Carrie Heithoff v. State of Indiana (mem. dec.)
Criminal. Affirms Carrie Heithoff’s conviction of resisting law enforcement. Finds there was sufficient evidence to sustain Heithoff’s conviction.

Russell D. Fox v. State of Indiana (mem. dec.)
Criminal. Affirms Russell Fox’s sentence to an aggregate of nine years for operating a motor vehicle while intoxicated. Finds Fox’s sentence is not inappropriate in light of the nature of the offense and his character.

Travis M. Downam v. State of Indiana (mem. dec.)
Criminal. Affirms Travis M. Downam’s sentence to an aggregate of 62 years, with six years suspended, for his convictions of four counts of Level 1 felony child molesting, four counts of Level 4 felony child molesting and two counts of Level 6 felony performing sexual conduct in the presence of a minor. Finds Downman’s sentence is not inappropriate and does not qualify for revision under Indiana Appellate Rule 7(B).

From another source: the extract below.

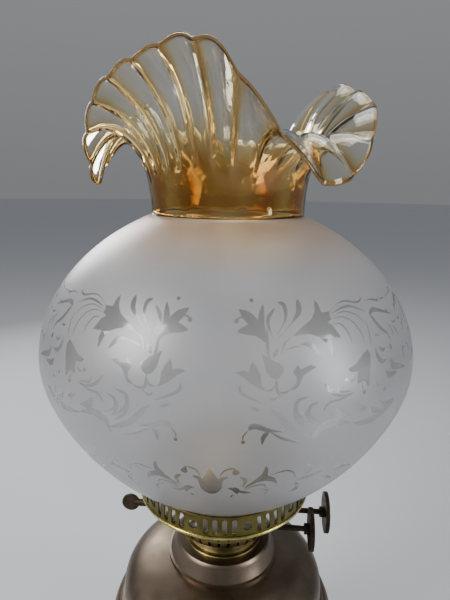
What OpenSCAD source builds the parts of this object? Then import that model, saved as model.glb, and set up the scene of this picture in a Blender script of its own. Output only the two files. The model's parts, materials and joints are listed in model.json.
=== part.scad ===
// Duplex oil lamp: a metal vase base with a drop-in font, a two-wick burner with
// a pierced shade gallery, and a blown globe shade with a crimped, folded rim.
// It stands on z = 0 with its axis on Z. The wick winders point along +X.

/* [Base] */
// Diameter of the spreading foot
foot_d = 154; // [140:1:160]
// Height of the top of the foot
foot_h = 38; // [34:1:40]
// Largest diameter of the vase
vase_d = 152; // [150:1:156]
// Height of the vase mouth
mouth_z = 147; // [145:1:149]
// Thickness of the spun metal
metal = 1.2; // [1:0.1:1.4]

/* [Font] */
// Diameter of the font wall
font_d = 133; // [128:1:134]
// Height at which the dome of the font meets its wall
shoulder_z = 160; // [157:1:162]
// Height of the top of the font neck
neck_z = 194.7; // [194:0.1:195]
// Diameter of the burner thread
thread_d = 42.2; // [41:0.1:43]

/* [Burner] */
// Turn of the burner about the lamp axis, in degrees
burner_turn = -4.5; // [-20:0.5:20]
// Width of each flat wick
wick_w = 28; // [25:0.5:28]
// Thickness of each flat wick
wick_t = 2.4; // [2:0.1:2.6]
// Distance of each wick from the lamp axis
wick_y = 3.4; // [3.3:0.1:3.6]
// Height of the winder shafts
winder_z = 207.5; // [207:0.1:208.5]
// Distance of each winder shaft from the lamp axis
winder_y = 8.5; // [8.3:0.1:9]
// Distance of the front winder knob from the lamp axis
knob_front_x = 57; // [50:1:60]
// Distance of the rear winder knob from the lamp axis
knob_rear_x = 68.5; // [64:0.5:75]
// Diameter of the winder knobs
knob_d = 26; // [20:1:28]
// Distance of the extinguisher tab from the lamp axis
tab_x = 63; // [60:1:70]
// Diameter of the extinguisher tab
tab_d = 11.8; // [9:0.1:14]

/* [Gallery] */
// Outside diameter of the pierced band
gallery_d = 106; // [105:0.5:107]
// Height of the gallery floor
floor_z = 235; // [234.5:0.1:235.2]
// Number of repeats of the pierced pattern
pattern_repeats = 11; // [9:1:11]

/* [Shade] */
// Largest diameter of the globe
globe_d = 210; // [200:1:220]
// Height of the widest part of the globe
equator_z = 330; // [326:1:334]
// Height at which the globe meets its neck
shade_neck_z = 405.2; // [402:0.1:408]
// Outside diameter of the neck
shade_neck_d = 85; // [78:1:86]
// Thickness of the blown glass
glass = 2.6; // [2:0.1:3]
// Number of crimps around the rim
crimps = 24; // [18:3:30]
// Greatest depth of the crimps, from the middle line
crimp_depth = 2.6; // [1:0.1:4]

/* [Hidden] */
$fn = 64;

gap = 0.3;            // room between pieces that lift off each other
foot_r = foot_d / 2;
vase_r = vase_d / 2;
font_r = font_d / 2;
pad_h = 2;            // felt thickness
rod_r = 4;
rod_fit = 0.1;        // room round the tie rod
nut_h = 5;
washer_h = 1;
vase_z = foot_h + 14; // underside of the vase
belly_z = 130;        // height of the widest part of the vase
seam_z = 122;         // joint between font shell and font pan
pan_z = 100;          // underside of the font
thread_r = thread_d / 2;
collar_r = 24;
collar_top = 196.1;   // top of the font collar
basket_z = 204;       // underside of the air basket
basket_r = 34;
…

Chamis Bell Raab (Losey) v. State of Indiana (mem. dec.)
Criminal. Reverses Chamis Raab’s conviction of Class C misdemeanor possession of paraphernalia. Finds the state failed to prove that a metal grinder seized from her purse by police qualified as “paraphernalia” as defined in Indiana Code § 35-48-4-8.3(b).

In the Involuntary Termination of the Parent-Child Relationship of: A.V. and C.V. (Minor Children) and T.V. (Father) v. Indiana Department of Child Services (mem. dec.)
Juvenile termination of parental rights. Affirms the involuntary termination of father T.V.’s parental rights to minor children A.V. and C.V. Finds the Clark Circuit Court’s findings of fact amply support its conclusions that the conditions that resulted in the children’s removal or continued placement outside of T.V.’s home were unlikely to change. Also finds the trial court’s conclusion that termination of parental rights is in the children’s best interests was not clearly erroneous.